** BEGIN **

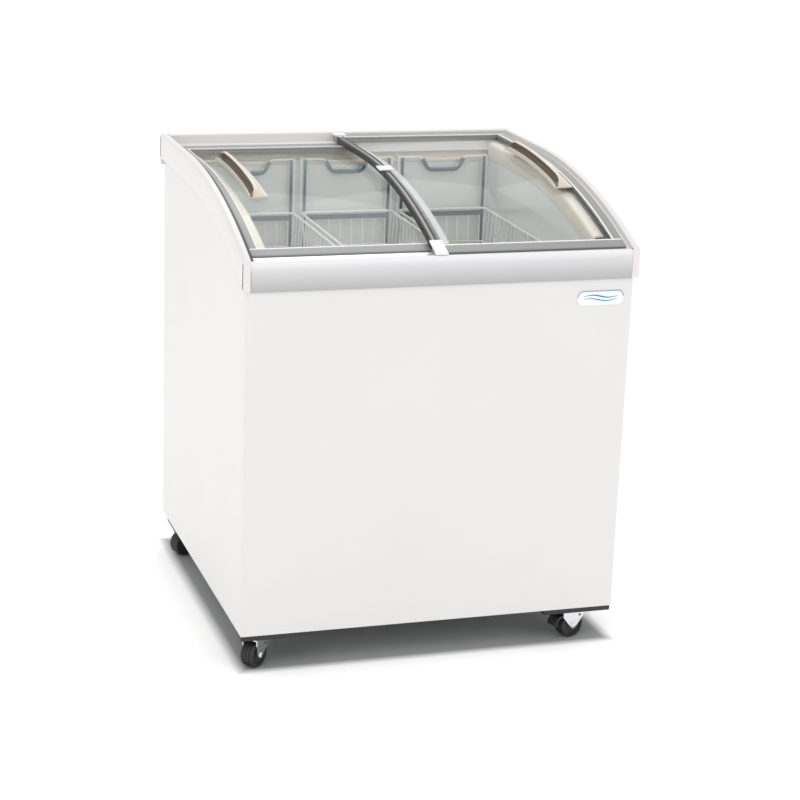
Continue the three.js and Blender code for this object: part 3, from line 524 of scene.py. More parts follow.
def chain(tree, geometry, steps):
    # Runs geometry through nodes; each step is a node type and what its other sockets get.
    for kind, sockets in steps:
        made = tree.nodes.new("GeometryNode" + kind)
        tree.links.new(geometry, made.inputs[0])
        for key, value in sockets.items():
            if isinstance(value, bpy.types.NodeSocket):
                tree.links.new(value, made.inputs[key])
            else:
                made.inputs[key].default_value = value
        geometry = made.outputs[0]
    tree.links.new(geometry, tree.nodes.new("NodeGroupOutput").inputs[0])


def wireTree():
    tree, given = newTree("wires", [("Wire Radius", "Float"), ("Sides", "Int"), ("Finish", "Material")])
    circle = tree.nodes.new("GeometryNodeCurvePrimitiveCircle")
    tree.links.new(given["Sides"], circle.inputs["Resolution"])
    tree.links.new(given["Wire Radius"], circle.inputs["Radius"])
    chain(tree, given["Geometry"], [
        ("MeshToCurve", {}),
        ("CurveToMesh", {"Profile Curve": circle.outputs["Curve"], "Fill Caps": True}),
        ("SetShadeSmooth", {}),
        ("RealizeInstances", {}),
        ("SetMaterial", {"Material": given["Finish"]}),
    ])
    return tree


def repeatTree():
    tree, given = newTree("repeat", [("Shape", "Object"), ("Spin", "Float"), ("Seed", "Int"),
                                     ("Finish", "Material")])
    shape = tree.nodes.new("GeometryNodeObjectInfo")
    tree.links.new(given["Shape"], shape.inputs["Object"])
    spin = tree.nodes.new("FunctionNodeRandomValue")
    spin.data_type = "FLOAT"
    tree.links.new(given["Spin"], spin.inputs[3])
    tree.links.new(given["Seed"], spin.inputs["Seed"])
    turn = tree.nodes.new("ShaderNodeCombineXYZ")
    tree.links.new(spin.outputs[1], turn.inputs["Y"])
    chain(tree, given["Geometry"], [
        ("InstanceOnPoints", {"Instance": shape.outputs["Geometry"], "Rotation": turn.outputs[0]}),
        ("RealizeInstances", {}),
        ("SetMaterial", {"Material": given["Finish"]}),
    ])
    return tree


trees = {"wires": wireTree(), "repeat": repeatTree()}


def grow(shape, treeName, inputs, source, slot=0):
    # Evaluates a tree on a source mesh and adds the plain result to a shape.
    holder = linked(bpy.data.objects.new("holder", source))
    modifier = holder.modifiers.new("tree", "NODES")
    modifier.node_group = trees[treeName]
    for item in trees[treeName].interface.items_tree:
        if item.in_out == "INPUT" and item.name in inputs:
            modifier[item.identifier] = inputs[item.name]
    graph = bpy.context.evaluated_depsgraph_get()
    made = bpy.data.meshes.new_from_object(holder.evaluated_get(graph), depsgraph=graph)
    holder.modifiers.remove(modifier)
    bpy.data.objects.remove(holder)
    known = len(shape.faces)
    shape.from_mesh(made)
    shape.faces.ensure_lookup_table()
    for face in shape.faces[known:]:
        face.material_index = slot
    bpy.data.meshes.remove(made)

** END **

What to work on ▸
Copy out the whole listing exactly; please set it all down.

Answer ▸
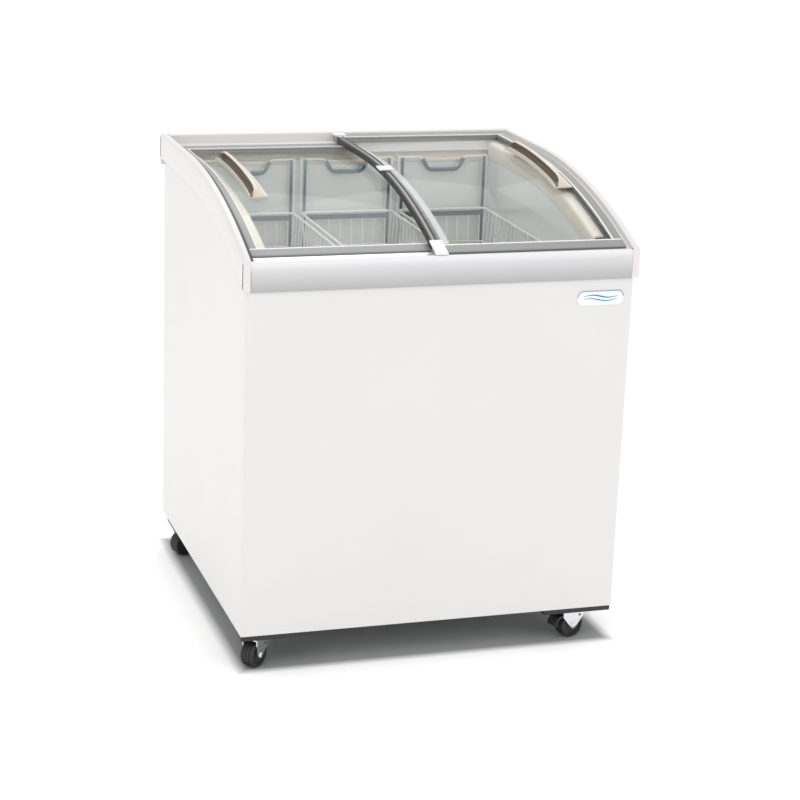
Continue the three.js and Blender code for this object: part 3, from line 524 of scene.py. More parts follow.
def chain(tree, geometry, steps):
    # Runs geometry through nodes; each step is a node type and what its other sockets get.
    for kind, sockets in steps:
        made = tree.nodes.new("GeometryNode" + kind)
        tree.links.new(geometry, made.inputs[0])
        for key, value in sockets.items():
            if isinstance(value, bpy.types.NodeSocket):
                tree.links.new(value, made.inputs[key])
            else:
                made.inputs[key].default_value = value
        geometry = made.outputs[0]
    tree.links.new(geometry, tree.nodes.new("NodeGroupOutput").inputs[0])


def wireTree():
    tree, given = newTree("wires", [("Wire Radius", "Float"), ("Sides", "Int"), ("Finish", "Material")])
    circle = tree.nodes.new("GeometryNodeCurvePrimitiveCircle")
    tree.links.new(given["Sides"], circle.inputs["Resolution"])
    tree.links.new(given["Wire Radius"], circle.inputs["Radius"])
    chain(tree, given["Geometry"], [
        ("MeshToCurve", {}),
        ("CurveToMesh", {"Profile Curve": circle.outputs["Curve"], "Fill Caps": True}),
        ("SetShadeSmooth", {}),
        ("RealizeInstances", {}),
        ("SetMaterial", {"Material": given["Finish"]}),
    ])
    return tree


def repeatTree():
    tree, given = newTree("repeat", [("Shape", "Object"), ("Spin", "Float"), ("Seed", "Int"),
                                     ("Finish", "Material")])
    shape = tree.nodes.new("GeometryNodeObjectInfo")
    tree.links.new(given["Shape"], shape.inputs["Object"])
    spin = tree.nodes.new("FunctionNodeRandomValue")
    spin.data_type = "FLOAT"
    tree.links.new(given["Spin"], spin.inputs[3])
    tree.links.new(given["Seed"], spin.inputs["Seed"])
    turn = tree.nodes.new("ShaderNodeCombineXYZ")
    tree.links.new(spin.outputs[1], turn.inputs["Y"])
    chain(tree, given["Geometry"], [
        ("InstanceOnPoints", {"Instance": shape.outputs["Geometry"], "Rotation": turn.outputs[0]}),
        ("RealizeInstances", {}),
        ("SetMaterial", {"Material": given["Finish"]}),
    ])
    return tree


trees = {"wires": wireTree(), "repeat": repeatTree()}


def grow(shape, treeName, inputs, source, slot=0):
    # Evaluates a tree on a source mesh and adds the plain result to a shape.
    holder = linked(bpy.data.objects.new("holder", source))
    modifier = holder.modifiers.new("tree", "NODES")
    modifier.node_group = trees[treeName]
    for item in trees[treeName].interface.items_tree:
        if item.in_out == "INPUT" and item.name in inputs:
            modifier[item.identifier] = inputs[item.name]
    graph = bpy.context.evaluated_depsgraph_get()
    made = bpy.data.meshes.new_from_object(holder.evaluated_get(graph), depsgraph=graph)
    holder.modifiers.remove(modifier)
    bpy.data.objects.remove(holder)
    known = len(shape.faces)
    shape.from_mesh(made)
    shape.faces.ensure_lookup_table()
    for face in shape.faces[known:]:
        face.material_index = slot
    bpy.data.meshes.remove(made)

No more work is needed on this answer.